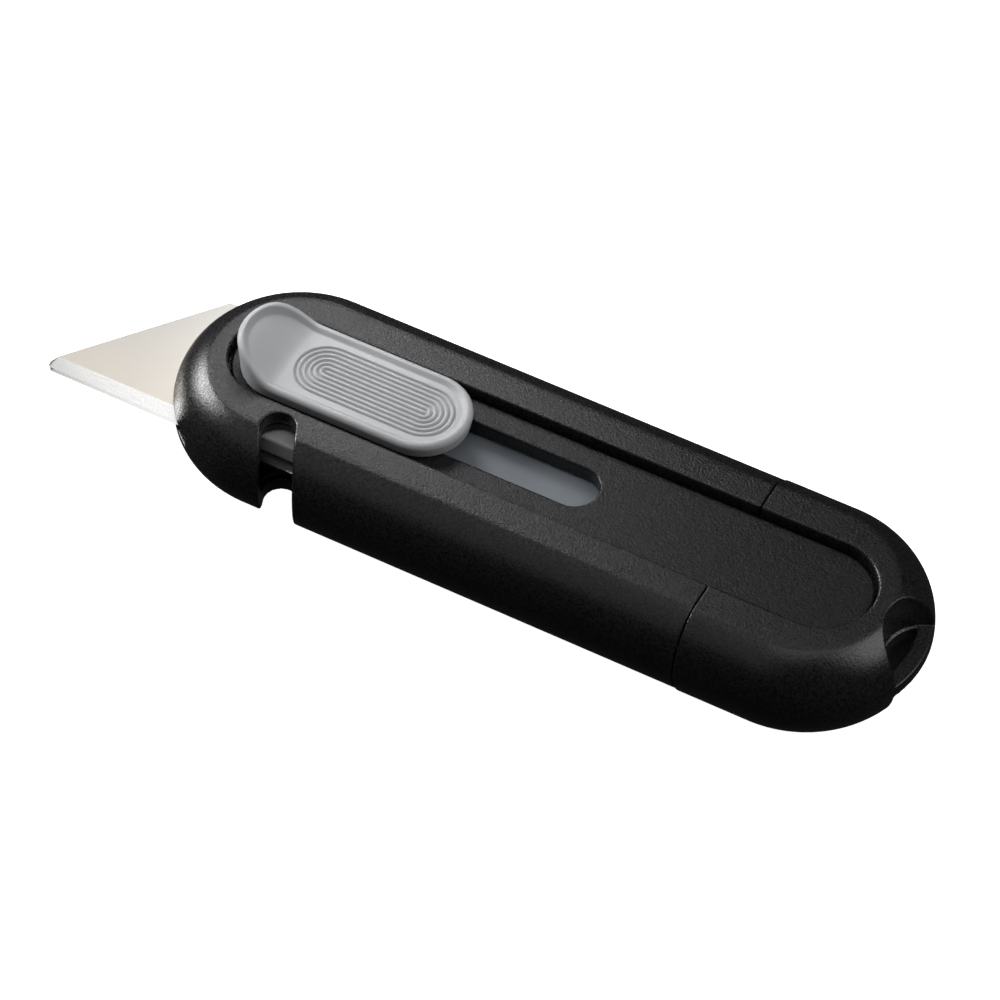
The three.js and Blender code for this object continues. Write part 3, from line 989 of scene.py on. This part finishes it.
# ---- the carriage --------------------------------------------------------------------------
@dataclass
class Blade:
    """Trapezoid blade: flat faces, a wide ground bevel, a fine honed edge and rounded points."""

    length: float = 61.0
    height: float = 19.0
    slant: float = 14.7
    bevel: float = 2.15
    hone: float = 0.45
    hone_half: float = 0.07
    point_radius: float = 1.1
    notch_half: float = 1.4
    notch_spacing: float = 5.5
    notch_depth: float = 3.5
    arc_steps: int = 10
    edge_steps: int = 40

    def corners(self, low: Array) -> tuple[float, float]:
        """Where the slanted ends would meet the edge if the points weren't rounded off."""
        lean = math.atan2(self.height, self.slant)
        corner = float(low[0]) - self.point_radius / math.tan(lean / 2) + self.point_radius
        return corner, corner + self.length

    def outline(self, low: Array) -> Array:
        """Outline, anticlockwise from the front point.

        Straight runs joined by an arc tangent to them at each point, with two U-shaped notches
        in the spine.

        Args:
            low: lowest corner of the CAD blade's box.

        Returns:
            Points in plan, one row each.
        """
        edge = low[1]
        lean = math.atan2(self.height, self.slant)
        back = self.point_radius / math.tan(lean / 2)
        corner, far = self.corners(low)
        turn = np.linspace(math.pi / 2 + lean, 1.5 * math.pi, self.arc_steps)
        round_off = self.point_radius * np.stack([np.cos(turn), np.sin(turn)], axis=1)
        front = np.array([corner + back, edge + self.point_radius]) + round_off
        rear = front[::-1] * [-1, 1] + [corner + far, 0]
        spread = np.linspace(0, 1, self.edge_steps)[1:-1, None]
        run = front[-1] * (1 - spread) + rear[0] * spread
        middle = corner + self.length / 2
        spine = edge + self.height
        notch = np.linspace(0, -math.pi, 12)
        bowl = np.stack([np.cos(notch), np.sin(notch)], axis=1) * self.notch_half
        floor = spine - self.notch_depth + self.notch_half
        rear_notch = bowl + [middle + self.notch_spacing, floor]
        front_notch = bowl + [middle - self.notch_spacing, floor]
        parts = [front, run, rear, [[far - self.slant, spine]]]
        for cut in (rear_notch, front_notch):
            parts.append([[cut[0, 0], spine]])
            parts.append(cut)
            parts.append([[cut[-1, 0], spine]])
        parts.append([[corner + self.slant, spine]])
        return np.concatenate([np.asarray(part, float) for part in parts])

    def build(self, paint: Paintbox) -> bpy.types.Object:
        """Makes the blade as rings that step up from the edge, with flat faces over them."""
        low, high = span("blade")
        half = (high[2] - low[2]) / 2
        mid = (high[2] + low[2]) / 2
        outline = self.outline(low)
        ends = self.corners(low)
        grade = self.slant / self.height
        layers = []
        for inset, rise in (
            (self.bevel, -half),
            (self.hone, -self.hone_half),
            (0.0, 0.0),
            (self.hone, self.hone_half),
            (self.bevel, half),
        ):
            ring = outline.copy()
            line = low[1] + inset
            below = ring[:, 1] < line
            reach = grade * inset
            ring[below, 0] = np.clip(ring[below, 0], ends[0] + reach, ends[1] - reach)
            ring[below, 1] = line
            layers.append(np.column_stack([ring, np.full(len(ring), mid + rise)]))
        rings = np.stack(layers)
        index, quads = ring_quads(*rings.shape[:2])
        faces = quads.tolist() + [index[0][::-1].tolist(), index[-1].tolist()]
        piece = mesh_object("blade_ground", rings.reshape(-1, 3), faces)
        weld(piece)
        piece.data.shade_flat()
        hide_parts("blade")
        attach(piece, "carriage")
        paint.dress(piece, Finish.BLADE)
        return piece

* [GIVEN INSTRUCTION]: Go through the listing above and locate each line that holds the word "piece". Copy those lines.

* [RIGHT ANSWER]:
        piece = mesh_object("blade_ground", rings.reshape(-1, 3), faces)
        weld(piece)
        piece.data.shade_flat()
        attach(piece, "carriage")
        paint.dress(piece, Finish.BLADE)
        return piece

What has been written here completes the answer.